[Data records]
####

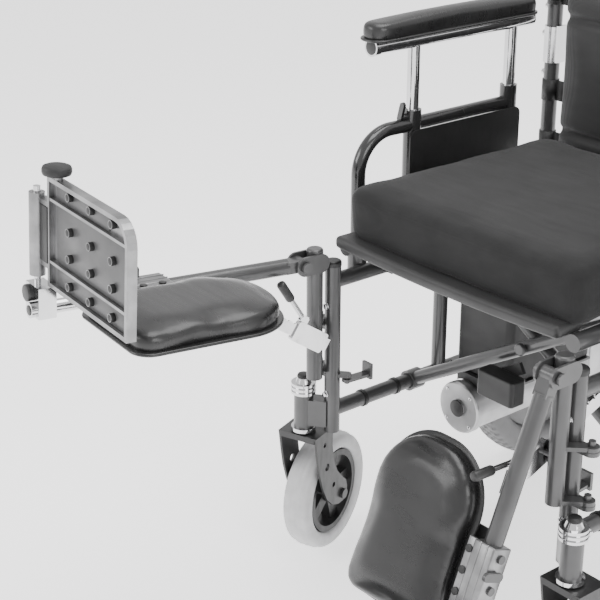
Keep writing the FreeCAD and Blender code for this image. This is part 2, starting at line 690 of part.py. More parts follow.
def footplate(side):
    """Cast footplate: rimmed tray with ribs and rubber studs, hinge barrel, web and toe knob."""
    wide, long, thick = size.footplate_wide, size.footplate_long, size.footplate_thick
    rim, floor = 6, 7
    reach = foot_reach(side)
    start = Vector(inboard(side, 12), -reach, 36)
    flip = 1 if side == RIGHT else -1
    tray_points = [(flip * x, y) for x, y in plate_outline(wide, long, size.footplate_round)]
    room_points = [
        (flip * (x + rim), y + rim)
        for x, y in plate_outline(wide - 2 * rim, long - 2 * rim, size.footplate_round - rim)
    ]
    tray = outline_body(tray_points, "footplate_thick")[0]
    room = outline_body(room_points, thick)[0]
    tray.Placement = Placement(start + Vector(0, thick, 0), Rotation(ACROSS, 90))
    room.Placement = Placement(start + Vector(0, thick - floor, 0), Rotation(ACROSS, 90))
    ribs = [
        block(start + Vector(inboard(side, wide / 2), 4, level), wide - 6, 7, 4) for level in (36, long - 30)
    ]
    studs = []
    for across in (62, 122, 182):
        for level in (18, 56, 92, long - 13):
            foot = start + Vector(inboard(side, across), thick - floor + 1, level)
            studs.append(rod(foot, foot - Vector(0, 9, 0), 11))
    hinge = Vector(inboard(side, -20), -reach, 0)
    barrel = rod(hinge + UP * 42, hinge + UP * 158, 22)
    web = block(start + Vector(inboard(side, -12), 6, 70), 34, 12, 92)
    knob_x = inboard(side, 36)
    top = start.z + long
    stalk = rod(Vector(knob_x, start.y + 6, top - 6), Vector(knob_x, start.y + 6, top + 8), 11)
    knob_foot = Vector(knob_x, start.y + 3, top + 7)
    knob = rounded(rod(knob_foot, knob_foot + UP * 12, 38), 5, is_circle)
    bore = rod(hinge + UP * 20, hinge + UP * 180, 10.9)
    return cut(fuse([cut(tray, [room])] + ribs + studs + [barrel, web, stalk, knob]), [bore])


def calf_pad(side):
    """Upholstered calf pad on its bracket."""
    pad = pad_body("calf_wide", "calf_long", "calf_thick", 44, 12)
    pad.Placement = Placement(Vector(inboard(side, 122.5), -257.5, -12), NO_TURN)
    return pad


def ratchet_box(side):
    """Ratchet box with a slot for the strut bar and a blind bore for its pivot."""
    x = inboard(side, size.strut_inset - 0.5)
    box = rounded(block(Vector(x, -21, 0), 10, 62, 32), 4, lambda edge: edge.BoundBox.XLength > 8)
    bar = block(Vector(inboard(side, size.strut_inset), -20, 0), 3.6, 100, 20.8)
    bore = rod(Vector(inboard(side, 14), 0, 0), Vector(inboard(side, 17.8), 0, 0), 8.8)
    ears = block(Vector(inboard(side, size.strut_inset), -42, 19), 3, 11, 10)
    return cut(fuse([box, ears]), [bar, bore, rod(Vector(-40, -42, 19), Vector(40, -42, 19), 4.9)])


def strut_bar(side):
    """Toothed flat bar that slides through the ratchet box."""
    reach = 204.0
    x = inboard(side, size.strut_inset)
    bar = block(Vector(x, -reach + size.strut_long / 2 - 6, 0), "strut_thick", size.strut_long, "strut_high")
    notches = []
    for step in range(12):
        y = -reach + 40 + step * 13
        notches.append(rod(Vector(x - 4, y, 11), Vector(x + 4, y, 11), 7))
    head = rod(Vector(x - side * 1, -reach, 0), Vector(x - side * 4.5, -reach, 0), 11)
    return cut(fuse([bar, head]), notches)


def release_lever(side):
    """Release lever of the ratchet, with a sleeve grip."""
    x = inboard(side, size.strut_inset)
    fork = [block(Vector(x + off, -46.5, 21.5), 1.6, 13, 9.6) for off in (-2.9, 2.9)]
    hinge = rod(Vector(x - 3.7, -42, 19), Vector(x + 3.7, -42, 19), 4)
    turn = Rotation(ACROSS, -24.2)
    along = turn.multVec(Vector(0, -1, 0))
    foot = Vector(x, -42, 19) + along * 10
    neck = rod(foot, foot + along * 40, 8)
    grip = rounded(rod(foot + along * 38, foot + along * 72, 12.5), 3, is_circle)
    return fuse(fork + [hinge, neck, grip])


# ---------------------------------------------------------------------------
# Armrests
# ---------------------------------------------------------------------------
def arm_frame(side):
    """Bent side tube with the two post sockets and the thumb clamp of the front one."""
    x = side * size.arm_half
    tube = bent_tube(
        [
            Vector(x, size.arm_front, 511),
            Vector(x, size.arm_front, size.arm_level),
            Vector(x, size.post_rear, size.arm_level),
        ],
        size.arm_bend,
        "arm_tube",
    )
    front = rod(Vector(x, size.post_front, size.socket_foot), Vector(x, size.post_front, 735), "socket_dia")
    rear = rod(Vector(x, size.post_rear, 530), Vector(x, size.post_rear, 740), "socket_dia")
    spigot = rod(Vector(x, size.post_rear, 511), Vector(x, size.post_rear, 531), "arm_tube")
    clamp = rod(Vector(x, size.post_front - 10, 724), Vector(x, size.post_front - 26, 724), 12)
    wing_foot = Vector(x, size.post_front - 26, 724)
    thumb = link(wing_foot, wing_foot + Vector(-side * 6, 0, 22), 9, 5, Vector(0, 1, 0))
    bores = [
        rod(Vector(x, y, 541), Vector(x, y, 745), "socket_bore") for y in (size.post_front, size.post_rear)
    ]
    return cut(fuse([tube, front, rear, spigot, clamp, thumb]), bores)


def side_panel(side):
    """Thin skirt guard between the sockets."""
    return rounded(
        block(Vector(side * 246.8, 275.5, 625), 2.2, 243, 160), 12,
        lambda edge: edge.BoundBox.XLength > 2 and edge.Length < 3,
    )


def arm_posts(side):
    """Two chrome posts under the tube that carries the arm pad."""
    x = side * size.arm_half
    level = size.arm_pad_level
    posts = [rod(Vector(x, y, 622), Vector(x, y, level), "slide_dia") for y in (size.post_front, size.post_rear)]
    tube = rod(Vector(x, 93, level), Vector(x, 427, level), "tube_dia")
    cap = rod(Vector(x, 84, level), Vector(x, 94, level), 28)
    return fuse(posts + [tube, cap])


def arm_pad(side):
    """Upholstered arm pad seated on its tube."""
    x = side * size.arm_half
    pad = pad_body("arm_pad_wide", "arm_pad_long", "arm_pad_thick", 24, 7)
    pad.Placement = Placement(Vector(x, 251, 847), NO_TURN)
    level = size.arm_pad_level
    return cut(pad, [rod(Vector(x, 40, level), Vector(x, 440, level), 28)])


# ---------------------------------------------------------------------------
# Seat, back and controller
# ---------------------------------------------------------------------------
def seat_sling():
    """Sling between the seat rails, turned down at its front edge."""
    deck = pad_body(422, 430, 5, 8, 0)
    deck.Placement = Placement(Vector(0, 233, 563), NO_TURN)
    front = rounded(block(Vector(0, 8, 573), 440, 58, 22), 7, lambda edge: edge.Length > 100)
    rail_room = [
        rod(Vector(x, -40, size.seat_rail), Vector(x, 60, size.seat_rail), 27)
        for x in (-size.seat_half, size.seat_half)
    ]
    return cut(fuse([deck, front]), rail_room)


def seat_cushion():
    """Foam cushion lying on the sling."""
    cushion = pad_body("cushion_wide", "cushion_long", "cushion_thick", 30, 12)
    cushion.Placement = Placement(Vector(0, 212.5, 0), NO_TURN)
    return cushion


def back_rest():
    """Padded back upholstery between the canes."""
    back = pad_body("back_wide", "back_thick", "back_tall", 10, 6)
    back.Placement = Placement(Vector(0, 463, 605), NO_TURN)
    return back


def joystick_box():
    """Controller pod outboard of the left armrest, on a bracket from the arm tube."""
    x, y = size.pod_half, 12
    pod = pad_body(54, 88, 34, 14, 6)
    pod.Placement = Placement(Vector(x, y, 836), NO_TURN)
    well = rod(Vector(x, y, 854), Vector(x, y, 871), 36)
    bracket = block(Vector(x - 29.6, 46, 841), 46, 20, 9)
    clamp = block(Vector(size.arm_half, 60, 841), 14, 48, 9)
    return fuse([cut(pod, [well]), bracket, clamp])


def joystick_knob():
    """Joystick with its bellows foot."""
    foot = cone(Vector(0, 0, -1), Vector(0, 0, 12), 28, 11)
    stem = rod(Vector(0, 0, 10), Vector(0, 0, 34), 8)
    ball = rounded(rod(Vector(0, 0, 30), Vector(0, 0, 48), 22), 8, is_circle)
    trunnion = rod(Vector(-16, 0, 0), Vector(16, 0, 0), 4)
    return fuse([foot, stem, ball, trunnion])


# ---------------------------------------------------------------------------
# Places of the moving groups, then every node
# ---------------------------------------------------------------------------
def swing_place(side):
    """Turn of a legrest about its swing pins."""
    angle = size.right_swing if side == RIGHT else 0.0
    pin = Vector(side * size.swing_half, 0, 0)
    return Placement(pin, Rotation(UP, angle)).multiply(Placement(pin * -1, NO_TURN))


def leg_place(side):
    """Place of the leg pieces: knee pivot, raised or lowered, within the swung legrest."""
    raised = size.right_raise if side == RIGHT else size.left_raise
    knee = Vector(side * size.frame_half, size.knee_lead, size.knee_height)
    return swing_place(side).multiply(Placement(knee, Rotation(ACROSS, -raised)))


def strut_place(side):
    raised = size.right_strut if side == RIGHT else size.left_strut
    pivot = Vector(side * size.frame_half, size.strut_lead, size.strut_height)
    return swing_place(side).multiply(Placement(pivot, Rotation(ACROSS, -raised)))


def strut_slide_place(side):
    """The bar is laid out for the raised leg; on the lowered leg it has slid back through its box."""
    slid = 0.0 if side == RIGHT else 204.0 - 62.9
    return strut_place(side).multiply(Placement(Vector(0, slid, 0), NO_TURN))


def caster_place(side, at_axle):
    angle = size.caster_turn if side == RIGHT else 0.0
    foot = Placement(Vector(side * size.caster_half, size.caster_lead, 0), Rotation(UP, angle))
    axle = Vector(0, size.caster_trail, size.caster_dia / 2)
    return foot.multiply(Placement(axle, NO_TURN)) if at_axle else foot


def drive_place(side):
    return Placement(Vector(side * size.drive_half, size.drive_back, size.drive_dia / 2), NO_TURN)


for side, name in SIDES:
    node(f"{name}_side_frame", side_frame(side))
    node(f"{name}_frame_fittings", frame_fittings(side))
    node(f"{name}_chrome_fittings", chrome_fittings(side))
    node(f"{name}_push_grip", push_grip(side))
    node(f"{name}_tipper_socket", tipper_socket(side))
    node(f"{name}_swing_latch", swing_latch(side))
    node(f"{name}_motor", motor(side))
    node(f"{name}_brake_cover", brake_cover(side))
    node(f"{name}_battery_box", battery_box(side))
    node(f"{name}_drive_tyre", tyre("drive_dia", "drive_width", "drive_rim", 22), drive_place(side))
    node(f"{name}_drive_rim", drive_rim(side), drive_place(side))
    node(f"{name}_caster_fork", caster_fork(), caster_place(side, False))
    node(f"{name}_caster_tyre", tyre("caster_dia", "caster_width", "caster_rim", 19), caster_place(side, True))
    node(f"{name}_caster_hub", caster_hub(), caster_place(side, True))
    node(f"{name}_hanger", hanger(side), swing_place(side))
    node(f"{name}_leg_tube", leg_tube(side), leg_place(side))
    node(f"{name}_leg_extension", leg_extension(side), leg_place(side))
    node(f"{name}_footplate", footplate(side), leg_place(side))
    node(f"{name}_calf_pad", calf_pad(side), leg_place(side))
    node(f"{name}_ratchet_box", ratchet_box(side), strut_place(side))
    node(f"{name}_strut_bar", strut_bar(side), strut_slide_place(side))
    node(f"{name}_release_lever", release_lever(side), strut_place(side))
    node(f"{name}_arm_frame", arm_frame(side))
    node(f"{name}_side_panel", side_panel(side))
    node(f"{name}_arm_posts", arm_posts(side))
    node(f"{name}_arm_pad", arm_pad(side))

node("brace_front_arm", brace_front_arm())
node("brace_rear_arm", brace_arm(LEFT, size.brace_rear))
node("power_module", power_module())
node("seat_sling", seat_sling())
node("seat_cushion", seat_cushion(), Placement(Vector(0, 0, 584), NO_TURN))
node("back_rest", back_rest())
node("joystick_box", joystick_box())
node("joystick_knob", joystick_knob(), Placement(Vector(size.pod_half, 12, 862), NO_TURN))

doc.recompute()

# ---------------------------------------------------------------------------
# Check and write
# ---------------------------------------------------------------------------
for part in doc.Objects:
    if "Invalid" in part.State or "Error" in part.State:
        raise RuntimeError(f"{part.Label} failed to recompute: {part.State}")
for part in nodes:
    if part.Shape.isNull() or not part.Shape.isValid():
        raise RuntimeError(f"{part.Label} has no valid shape")

whole = FreeCAD.BoundBox()
for part in nodes:
    whole.add(part.Shape.BoundBox)
print(f"{len(nodes)} sub-parts, X {whole.XMin:.1f} to {whole.XMax:.1f}")
print(f"Y {whole.YMin:.1f} to {whole.YMax:.1f}, Z {whole.ZMin:.2f} to {whole.ZMax:.1f}")

os.makedirs("parts", exist_ok=True)
for part in nodes:
    part.Shape.exportStep(f"parts/{part.Label}.step")
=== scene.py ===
# %% [markdown]
# # A powered folding wheelchair
# The metal, the wheels and everything that moves are already modelled in CAD. This notebook loads
# them as a fixed frame and adds what CAD leaves plain: upholstery that is really stuffed, tyres with
# tread, rubber grips, small trim, and a finish for every surface. A chair like this is read mostly
# by its materials, so they come before the soft pieces.

# %% Load the frame
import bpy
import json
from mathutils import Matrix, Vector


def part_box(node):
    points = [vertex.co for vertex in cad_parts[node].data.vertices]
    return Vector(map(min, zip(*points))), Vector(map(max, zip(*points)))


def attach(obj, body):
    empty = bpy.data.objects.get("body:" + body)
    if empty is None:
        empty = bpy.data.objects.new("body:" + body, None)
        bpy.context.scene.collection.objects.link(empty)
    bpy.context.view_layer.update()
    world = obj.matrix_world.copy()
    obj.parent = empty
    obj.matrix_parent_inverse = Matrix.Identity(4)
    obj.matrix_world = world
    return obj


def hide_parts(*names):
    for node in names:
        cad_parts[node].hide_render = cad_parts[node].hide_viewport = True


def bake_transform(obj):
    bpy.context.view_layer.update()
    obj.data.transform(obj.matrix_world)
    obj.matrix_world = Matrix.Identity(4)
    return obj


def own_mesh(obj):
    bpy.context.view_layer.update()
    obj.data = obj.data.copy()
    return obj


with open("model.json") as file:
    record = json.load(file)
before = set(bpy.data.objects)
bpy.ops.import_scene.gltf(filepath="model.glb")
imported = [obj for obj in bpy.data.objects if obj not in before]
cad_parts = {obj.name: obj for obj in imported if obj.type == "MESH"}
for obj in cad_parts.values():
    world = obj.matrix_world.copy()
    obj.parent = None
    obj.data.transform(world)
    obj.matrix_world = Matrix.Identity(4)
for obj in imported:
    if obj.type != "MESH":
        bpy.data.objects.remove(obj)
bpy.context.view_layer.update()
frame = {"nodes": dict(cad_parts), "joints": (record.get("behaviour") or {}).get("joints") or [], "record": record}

import json
import math

import numpy

import bmesh
import bpy
from mathutils import Matrix, Vector

MM = 0.001
SIDES = (("right", 1.0), ("left", -1.0))
nodes = frame["nodes"]
joints = {joint["name"]: joint for joint in frame["joints"]}

# %% [markdown]
# The camera stands in front of the chair, to the rider's left, a little above the armrests, and
# looks at the rider's right legrest with a moderate telephoto. Its aim is given by two angles, as a
# tripod head has them: how far round, and how far down. The middle of the chair's floor is the
# origin, so the tripod's place is measured from there.

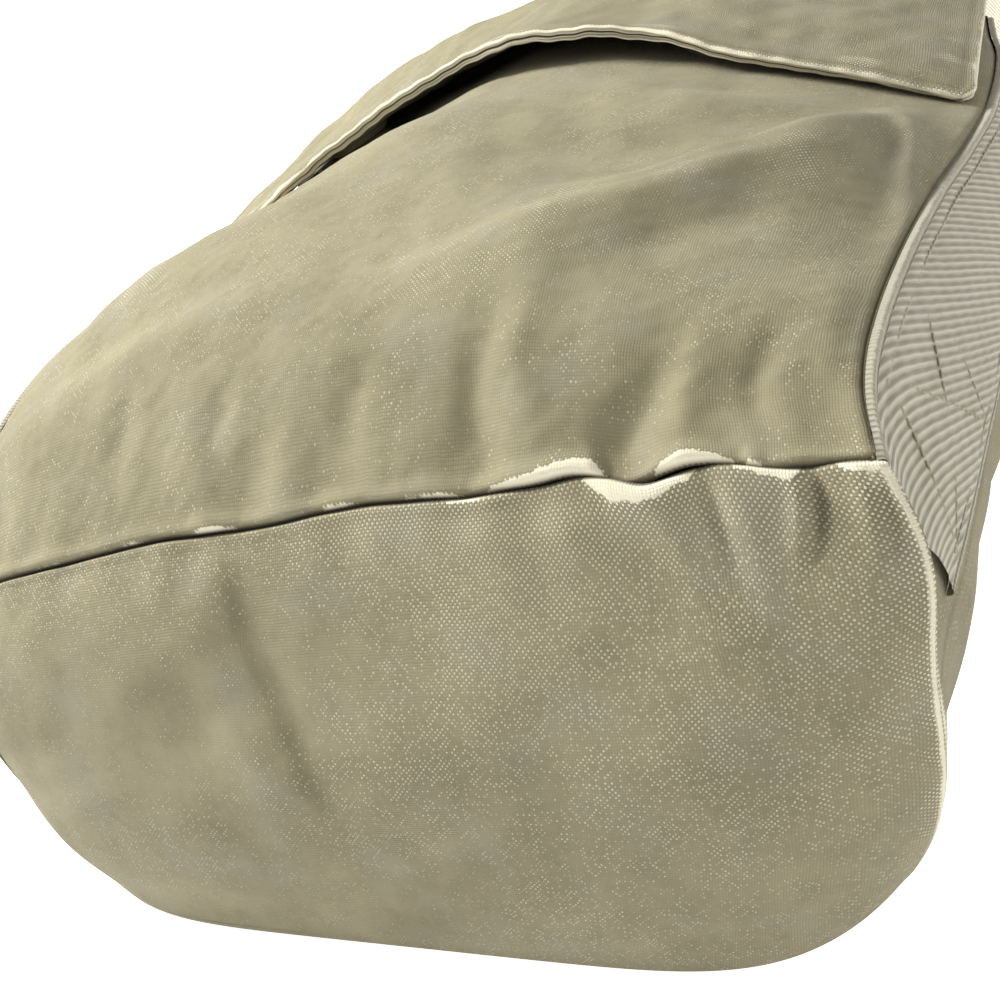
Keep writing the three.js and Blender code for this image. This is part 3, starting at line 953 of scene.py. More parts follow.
@dataclass(frozen=True)
class FloorFinish:
    """Plain near-white floor."""

    name: str = "floor"
    shade: float = 0.92
    glow: float = 0.8

    def make(self) -> bpy.types.Material:
        """Build the material.

        Returns:
            The new material.
        """
        desk = ShaderDesk(self.name)
        desk.surface.inputs["Base Color"].default_value = (self.shade, self.shade, self.shade, 1.0)
        desk.surface.inputs["Emission Color"].default_value = (1.0, 1.0, 1.0, 1.0)
        desk.settle(Roughness=0.9, Emission_Strength=self.glow)
        return desk.material


@dataclass
class Wardrobe:
    """Every finish, made once."""

    panel: bpy.types.Material
    bottom: bpy.types.Material
    flap: bpy.types.Material
    webbing: bpy.types.Material
    thread: bpy.types.Material
    metal: bpy.types.Material
    zip_tape: bpy.types.Material

    @classmethod
    def sewn(cls) -> "Wardrobe":
        """Make the finishes.

        Returns:
            The filled wardrobe.
        """
        return cls(
            panel=CanvasFinish("canvas_front", crowns=0.42, relief=0.00011).make(),
            # The bottom's heavy crown dots carry rubbed crowns and a painted sheen.
            bottom=CanvasFinish("canvas_bottom", crowns=1.05, pitch=0.68).make(),
            flap=CanvasFinish("canvas_flap", crowns=0.5).make(),
            webbing=WebbingFinish().make(),
            thread=ThreadFinish().make(),
            metal=MetalFinish().make(),
            zip_tape=ZipTapeFinish().make(),
        )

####

- [TASK PROMPT]
From the line with "whole = FreeCAD.BoundBox()" through the line with "if empty is", set down every line exactly and nothing besides.

- [FINAL ANSWER]
whole = FreeCAD.BoundBox()
for part in nodes:
    whole.add(part.Shape.BoundBox)
print(f"{len(nodes)} sub-parts, X {whole.XMin:.1f} to {whole.XMax:.1f}")
print(f"Y {whole.YMin:.1f} to {whole.YMax:.1f}, Z {whole.ZMin:.2f} to {whole.ZMax:.1f}")

os.makedirs("parts", exist_ok=True)
for part in nodes:
    part.Shape.exportStep(f"parts/{part.Label}.step")
=== scene.py ===
# %% [markdown]
# # A powered folding wheelchair
# The metal, the wheels and everything that moves are already modelled in CAD. This notebook loads
# them as a fixed frame and adds what CAD leaves plain: upholstery that is really stuffed, tyres with
# tread, rubber grips, small trim, and a finish for every surface. A chair like this is read mostly
# by its materials, so they come before the soft pieces.

# %% Load the frame
import bpy
import json
from mathutils import Matrix, Vector


def part_box(node):
    points = [vertex.co for vertex in cad_parts[node].data.vertices]
    return Vector(map(min, zip(*points))), Vector(map(max, zip(*points)))


def attach(obj, body):
    empty = bpy.data.objects.get("body:" + body)
    if empty is None:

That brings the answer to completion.